Before Wasif had a chance to make any serious progress against the Byzantines, however, the campaign was overshadowed by events back at the capital. After a reign of only six months, al-Muntasir died around the beginning of June, of either illness or poison. Following his death, the vizir Ahmad ibn al-Khasib and a small group of senior Turkish commanders met and decided to appoint al-Musta'in as caliph in his stead. They presented their decision to the Samarran military regiments, and were eventually able to force the soldiers to swear allegiance to their candidate.

The death of al-Muntasir did not immediately result in the termination of the military campaign. Wasif, upon learning of the passing of the caliph, decided that he should still persist with the operation, and led his forces into Byzantine territory. The army advanced against a Byzantine fortress called Faruriyyah in the region of Tarsus. The defenders of the fortress were defeated and the stronghold was conquered by the Muslims.
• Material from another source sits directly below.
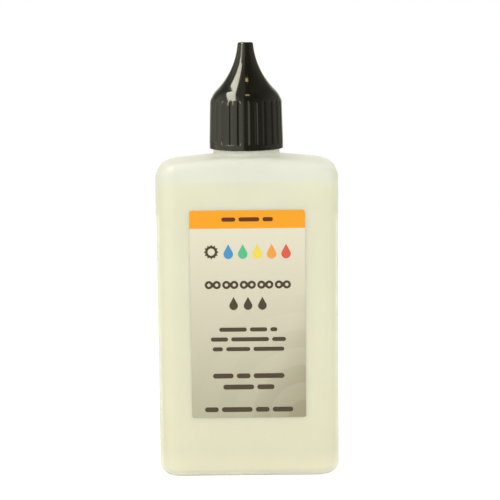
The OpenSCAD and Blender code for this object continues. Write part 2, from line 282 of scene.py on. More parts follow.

Ultimately, however, the change of government in Samarra brought the expedition to a premature conclusion. The ascension of al-Musta'in could not be ignored indefinitely by Wasif; having already missed the opportunity to play a role in the selection of the new caliph, he needed to make sure his interests back in the capital were protected. As a result, he decided to abandon the Byzantine front, and by 863 he was back in Samarra.

== Aftermath ==
In the year following the campaign, the Byzantine military scored major successes on the frontier, defeating the Muslims at the decisive Battle of Lalakaon and killing the veteran commanders 'Umar ibn 'Abdallah and 'Ali ibn Yahya.